All material below is to be reproduced exactly.
╭──
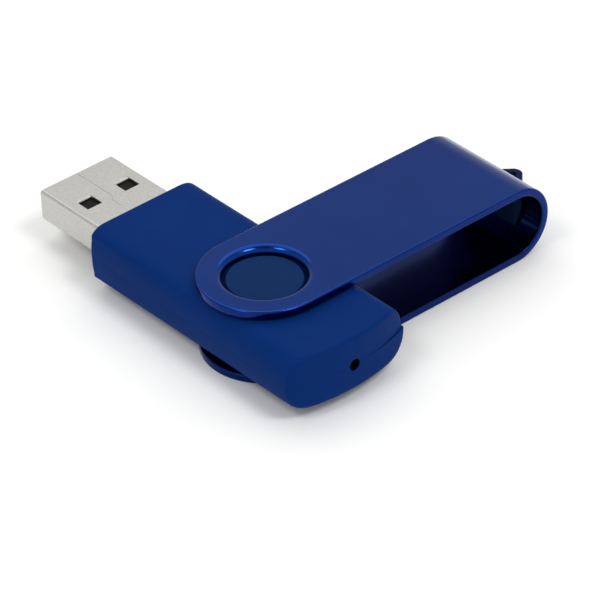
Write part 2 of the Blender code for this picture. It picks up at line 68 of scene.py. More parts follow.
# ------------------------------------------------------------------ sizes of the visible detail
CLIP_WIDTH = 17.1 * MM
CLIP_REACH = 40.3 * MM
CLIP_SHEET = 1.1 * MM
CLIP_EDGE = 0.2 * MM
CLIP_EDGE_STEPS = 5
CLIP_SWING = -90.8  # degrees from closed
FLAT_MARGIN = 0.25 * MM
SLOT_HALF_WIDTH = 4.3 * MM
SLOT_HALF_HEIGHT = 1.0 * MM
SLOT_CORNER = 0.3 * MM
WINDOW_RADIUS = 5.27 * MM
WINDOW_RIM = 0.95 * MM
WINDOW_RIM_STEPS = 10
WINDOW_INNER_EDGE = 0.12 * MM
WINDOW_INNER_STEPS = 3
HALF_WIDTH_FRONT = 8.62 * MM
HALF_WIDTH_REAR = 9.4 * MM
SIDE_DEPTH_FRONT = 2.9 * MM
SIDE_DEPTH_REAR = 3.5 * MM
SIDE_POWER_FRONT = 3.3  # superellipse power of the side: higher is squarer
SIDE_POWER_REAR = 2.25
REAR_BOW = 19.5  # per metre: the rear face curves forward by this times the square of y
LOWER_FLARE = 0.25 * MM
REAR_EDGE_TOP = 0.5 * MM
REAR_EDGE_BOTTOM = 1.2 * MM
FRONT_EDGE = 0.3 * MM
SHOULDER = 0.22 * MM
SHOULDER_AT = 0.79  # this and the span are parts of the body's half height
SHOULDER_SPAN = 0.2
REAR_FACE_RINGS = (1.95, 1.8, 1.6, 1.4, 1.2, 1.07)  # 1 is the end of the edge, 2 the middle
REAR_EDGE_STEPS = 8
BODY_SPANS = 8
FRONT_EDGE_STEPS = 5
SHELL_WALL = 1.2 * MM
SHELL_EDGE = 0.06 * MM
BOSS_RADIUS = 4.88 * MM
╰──
Answer for this exercise:
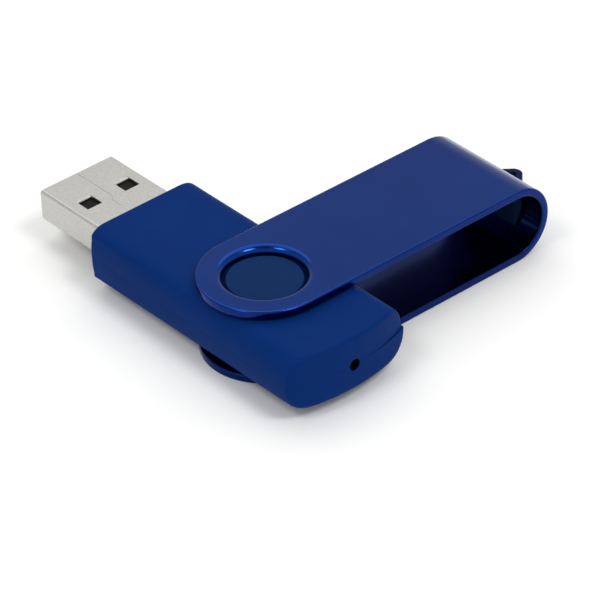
Write part 2 of the Blender code for this picture. It picks up at line 68 of scene.py. More parts follow.
# ------------------------------------------------------------------ sizes of the visible detail
CLIP_WIDTH = 17.1 * MM
CLIP_REACH = 40.3 * MM
CLIP_SHEET = 1.1 * MM
CLIP_EDGE = 0.2 * MM
CLIP_EDGE_STEPS = 5
CLIP_SWING = -90.8  # degrees from closed
FLAT_MARGIN = 0.25 * MM
SLOT_HALF_WIDTH = 4.3 * MM
SLOT_HALF_HEIGHT = 1.0 * MM
SLOT_CORNER = 0.3 * MM
WINDOW_RADIUS = 5.27 * MM
WINDOW_RIM = 0.95 * MM
WINDOW_RIM_STEPS = 10
WINDOW_INNER_EDGE = 0.12 * MM
WINDOW_INNER_STEPS = 3
HALF_WIDTH_FRONT = 8.62 * MM
HALF_WIDTH_REAR = 9.4 * MM
SIDE_DEPTH_FRONT = 2.9 * MM
SIDE_DEPTH_REAR = 3.5 * MM
SIDE_POWER_FRONT = 3.3  # superellipse power of the side: higher is squarer
SIDE_POWER_REAR = 2.25
REAR_BOW = 19.5  # per metre: the rear face curves forward by this times the square of y
LOWER_FLARE = 0.25 * MM
REAR_EDGE_TOP = 0.5 * MM
REAR_EDGE_BOTTOM = 1.2 * MM
FRONT_EDGE = 0.3 * MM
SHOULDER = 0.22 * MM
SHOULDER_AT = 0.79  # this and the span are parts of the body's half height
SHOULDER_SPAN = 0.2
REAR_FACE_RINGS = (1.95, 1.8, 1.6, 1.4, 1.2, 1.07)  # 1 is the end of the edge, 2 the middle
REAR_EDGE_STEPS = 8
BODY_SPANS = 8
FRONT_EDGE_STEPS = 5
SHELL_WALL = 1.2 * MM
SHELL_EDGE = 0.06 * MM
BOSS_RADIUS = 4.88 * MM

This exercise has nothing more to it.